“The Labor Department revised past data to show that the economy comprised 1.36 million fewer jobs in December than previously thought. The revisions showed the economy lost 150,000 jobs in December — far more than the 85,000 initially reported.
The report also featured a new way in which the government estimates the population, which is used to calculate the unemployment rate. That prompted some economists to dismiss the drop in joblessness as a statistical quirk.
“The message is, you can’t believe what they tell you,” said Joshua Shapiro, chief United States economist at MFR Inc. in New York. “Everyone goes crazy over today’s number, but history has been rewritten. Things are not comparable from month to month.”
Did you react to the positive jobs trend initially announced in September - October 2009? Oops, it was really a greater loss than expected, and not a gain at all. One can only suspect that in a few years this whole recovery could be revised away without so much as a bureaucratic blush.

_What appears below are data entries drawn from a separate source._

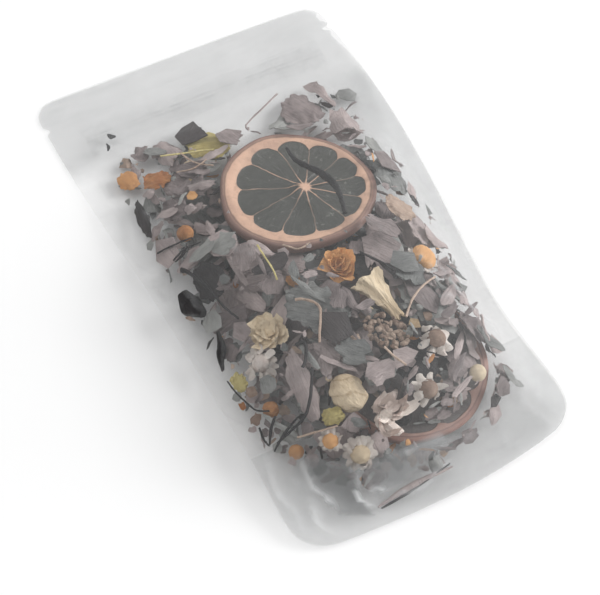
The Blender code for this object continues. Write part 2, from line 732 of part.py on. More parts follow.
# Flowers, buds and fruit that lie right under the film: name, maker, finish, place, turn and size
over = Seated()
over.add(front)
press_up("citrus_slice", citrus(10), PEEL, (0.085, 0.222), 20, over, under, pitch=SLICE_TILT)
FLOWERS = (
    ("rose_bud_cream", bud, CREAM_FLOWER, (-0.32, -0.582), 15, 0.95),
    ("rose_bud_apricot", bud, CREAM_FLOWER, (-0.53, -0.250), -20, 0.85),
    ("orange_blossom", bud, AMBER_FRUIT, (0.01, -0.152), 195, 0.85),
    ("camomile_right", daisy, WHITE_PETAL, (0.53, -0.228), 0, 1.0),
    ("camomile_left", daisy, WHITE_PETAL, (-0.64, -0.335), 30, 0.9),
    ("camomile_low", daisy, WHITE_PETAL, (-0.39, -0.765), 10, 0.9),
    ("camomile_low_left", daisy, WHITE_PETAL, (-0.52, -0.690), 50, 0.65),
    ("camomile_hip", daisy, WHITE_PETAL, (0.28, -0.545), 45, 1.0),
    ("camomile_brown", daisy, TAN_FLOWER, (0.10, -0.685), 12, 0.95),
    ("jasmine_flower", trumpet, WHITE_PETAL, (-0.17, -0.700), -75, 0.8),
    ("honeysuckle_flower", trumpet, TAN_FLOWER, (0.13, -0.326), 10, 0.9),
    ("tan_floret", daisy, TAN_FLOWER, (0.04, -0.451), 5, 0.8),
    ("yellow_berry", berry, AMBER_FRUIT, (0.45, -0.690), 0, 1.0),
    ("orange_berry", berry, AMBER_FRUIT, (-0.71, -0.489), 0, 1.0),
    ("orange_hip", berry, AMBER_FRUIT, (-0.69, -0.655), 0, 0.9),
    ("orange_bead", berry, AMBER_FRUIT, (-0.64, 0.235), 0, 1.0),
)
for name, make, finish, place, turn, share in FLOWERS:
    press_up(name, scaled(make(), share), finish, place, turn, over, under)

# Leaves and petals, as their name, finish, place, turn and size as a share of a full one
LEAVES = (
    ("leaf_sickle", BLACK_PETAL, (-0.80, 0.380), -8, 0.50),
    ("leaf_long_grey", GREY_PETAL, (-0.53, -0.490), -8, 0.85),
)
PETALS = (
    ("petal_yellow_left", YELLOW_PETAL, (-0.79, -0.350), 10, 0.24),
    ("petal_yellow_low", YELLOW_PETAL, (-0.46, -0.630), 80, 0.26),
    ("petal_yellow_top", YELLOW_PETAL, (-0.20, 0.565), 70, 0.55),
    ("petal_tan_right", TAN_FLOWER, (0.57, -0.022), 60, 0.44),
    ("petal_orange_far", AMBER_FRUIT, (-0.60, 0.505), 75, 0.34),
    ("petal_orange_left", AMBER_FRUIT, (-0.75, 0.553), 20, 0.30),
    ("petal_far_dark", BLACK_PETAL, (-0.21, 0.650), 20, 0.27),
    ("petal_black", BLACK_PETAL, (-0.69, 0.011), 5, 0.48),
    ("petal_top_right", GREY_PETAL, (0.45, 0.560), 20, 0.58),
    ("petal_upper_right", GREY_PETAL, (0.63, 0.395), -10, 0.66),
    ("petal_left_rear", GREY_PETAL, (-0.47, 0.435), 40, 0.55),
    ("petal_left_middle", GREY_PETAL, (-0.62, 0.348), 10, 0.38),
    ("petal_left_upper", GREEN_LEAF, (-0.49, 0.185), 30, 0.62),
    ("petal_left_lower", GREY_PETAL, (-0.27, 0.000), 65, 0.75),
    ("petal_left_grey", GREY_PETAL, (-0.56, -0.082), -25, 0.68),
    ("petal_right_upper", GREEN_LEAF, (0.68, 0.130), -20, 0.62),
    ("petal_right_middle", GREY_PETAL, (0.66, -0.109), 20, 0.50),
    ("petal_middle", GREEN_LEAF, (-0.24, -0.272), 50, 0.75),
    ("petal_middle_dark", BLACK_PETAL, (0.24, -0.196), 80, 0.62),
    ("petal_left_plum", GREY_PETAL, (-0.67, -0.420), -10, 0.42),
    ("petal_low_plum", GREY_PETAL, (-0.22, -0.457), 20, 0.62),
    ("petal_low_right", GREEN_LEAF, (0.41, -0.380), 10, 0.72),
    ("petal_right_plum", GREY_PETAL, (0.66, -0.370), -15, 0.50),
    ("petal_low_dark", BLACK_PETAL, (0.13, -0.576), 20, 0.62),
)
LOW_PETALS = (
    ("petal_right_edge", GREEN_LEAF, (0.62, -0.625), 25, 0.55),
    ("petal_bottom_left", GREY_PETAL, (-0.22, -0.826), 85, 0.55),
    ("petal_bottom_right", GREEN_LEAF, (0.26, -0.810), 110, 0.62),
)


def press_petals(pieces, length, width, cup, roundness):
    for name, finish, place, turn, share in pieces:
        shape = blade(share * length, share * width, share * cup, roundness, share * PETAL_RIPPLE)
        press_up(name, shape, finish, place, turn, over, under)


press_petals(LEAVES, LEAF_LENGTH, LEAF_WIDTH, LEAF_CUP, 0.8)
press_petals(PETALS, PETAL_LENGTH, PETAL_WIDTH, PETAL_CUP, 0.5)
press_up("leaf_stalk", stalk(STALK_LENGTH, STALK_BOW), BLACK_PETAL, (-0.39, -0.467), -12, over, under)
lower_slice = citrus(8, LOWER_CITRUS_RADIUS)
press_up("citrus_slice_lower", lower_slice, PEEL, (0.14, -0.530), 25, over, under, pitch=LOWER_SLICE_TILT)
press_petals(LOW_PETALS, PETAL_LENGTH, PETAL_WIDTH, PETAL_CUP, 0.5)

heap("petal_heap", over, under, GREY_PETAL)

# The outline leans a little to the left, so all pieces move over together until its box is centred
reach = [(front.matrix_world @ v.co).x for v in front.data.vertices]
aside = Matrix.Translation((-(min(reach) + max(reach)) / 2, 0, 0))
for made in bpy.data.objects:
    made.matrix_world = aside @ made.matrix_world
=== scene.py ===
"""A frosted stand-up zipper pouch lying on its back, filled with dried citrus, petals and flowers."""
import json
import math

import bpy
import numpy as np
from mathutils import Matrix, Vector, noise
from mathutils.bvhtree import BVHTree

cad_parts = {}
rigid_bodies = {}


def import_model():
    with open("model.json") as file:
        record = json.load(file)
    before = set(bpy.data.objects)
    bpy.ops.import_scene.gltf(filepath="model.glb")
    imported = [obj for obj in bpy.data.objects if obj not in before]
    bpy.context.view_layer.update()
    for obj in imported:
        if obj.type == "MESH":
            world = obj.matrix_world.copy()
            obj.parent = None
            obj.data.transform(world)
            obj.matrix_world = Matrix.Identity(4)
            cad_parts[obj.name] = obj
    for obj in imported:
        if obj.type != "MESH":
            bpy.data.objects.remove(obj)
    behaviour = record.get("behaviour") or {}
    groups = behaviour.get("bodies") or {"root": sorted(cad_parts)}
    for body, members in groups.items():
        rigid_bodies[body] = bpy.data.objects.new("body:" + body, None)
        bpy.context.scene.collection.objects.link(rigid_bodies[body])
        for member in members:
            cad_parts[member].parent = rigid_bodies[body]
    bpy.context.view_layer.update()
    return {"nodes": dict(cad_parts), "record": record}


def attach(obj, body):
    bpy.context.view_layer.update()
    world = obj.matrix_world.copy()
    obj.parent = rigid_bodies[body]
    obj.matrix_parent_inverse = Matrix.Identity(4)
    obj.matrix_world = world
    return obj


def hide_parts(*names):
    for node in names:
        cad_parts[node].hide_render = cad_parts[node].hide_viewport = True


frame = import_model()

# The picture. The pouch is seen from above its lower left side, through a long lens, with the camera turned
# a little on its own axis.
AZIMUTH, ELEVATION, ROLL = math.radians(-41.2), math.radians(61.9), math.radians(14.5)
DISTANCE, LENS = 0.556, 102.0
AIM = Vector((-0.0074, -0.0104, 0))

back = Vector((
    math.sin(AZIMUTH) * math.cos(ELEVATION), -math.cos(AZIMUTH) * math.cos(ELEVATION), math.sin(ELEVATION),
))
level = Vector((math.cos(AZIMUTH), math.sin(AZIMUTH), 0))
over = back.cross(level)
right = math.cos(ROLL) * level + math.sin(ROLL) * over
camera = bpy.data.objects.new("camera", bpy.data.cameras.new("camera"))
bpy.context.scene.collection.objects.link(camera)
camera.matrix_world = Matrix.Translation(AIM + back * DISTANCE) @ Matrix(
    (right, back.cross(right), back)
).transposed().to_4x4()
camera.data.lens, camera.data.sensor_width, camera.data.clip_start = LENS, 36, 0.01
bpy.context.scene.camera = camera


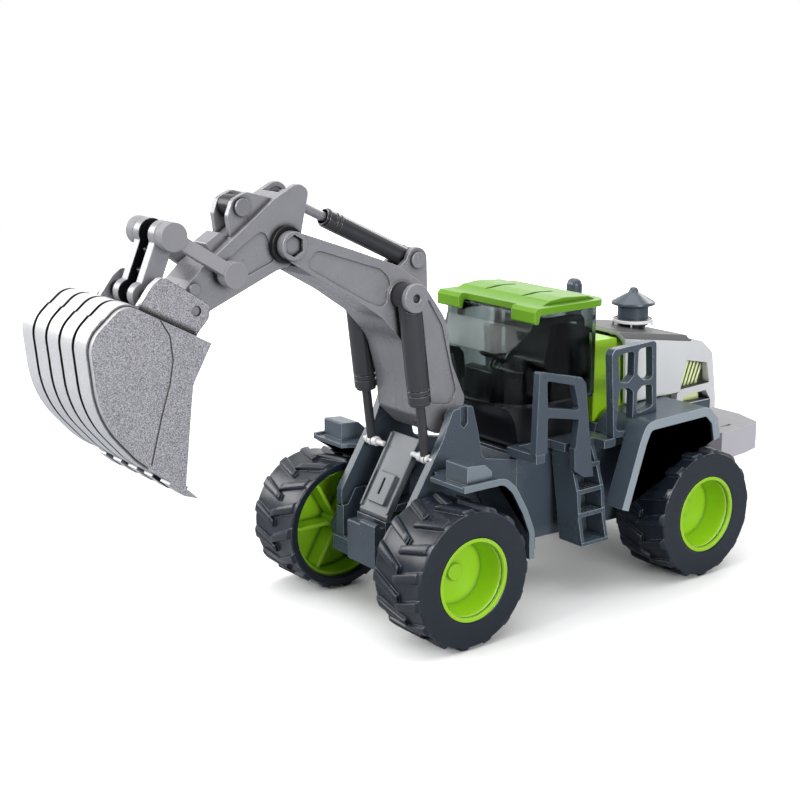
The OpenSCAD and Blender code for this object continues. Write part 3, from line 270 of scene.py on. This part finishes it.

Regarding that 'surprise drop' in unemployment to 9.7%, this is the result of people falling off the unemployment benefits radar, and becoming discouraged. It is essentially meaningless, if not downright misleading.
One may as well solve an unemployment problem by shipping people to Australia. Well, that does have some historical precedent. Hard to tell who has gotten the better deal on that one, at least over the long run.
A better measure of unemployment is the Labor Force Participation Rate, which provides information about the total number of people employed as a percent of the population, without benefit of official banishment.
That number continued to drop again in January, from 64.9% to 64.6%.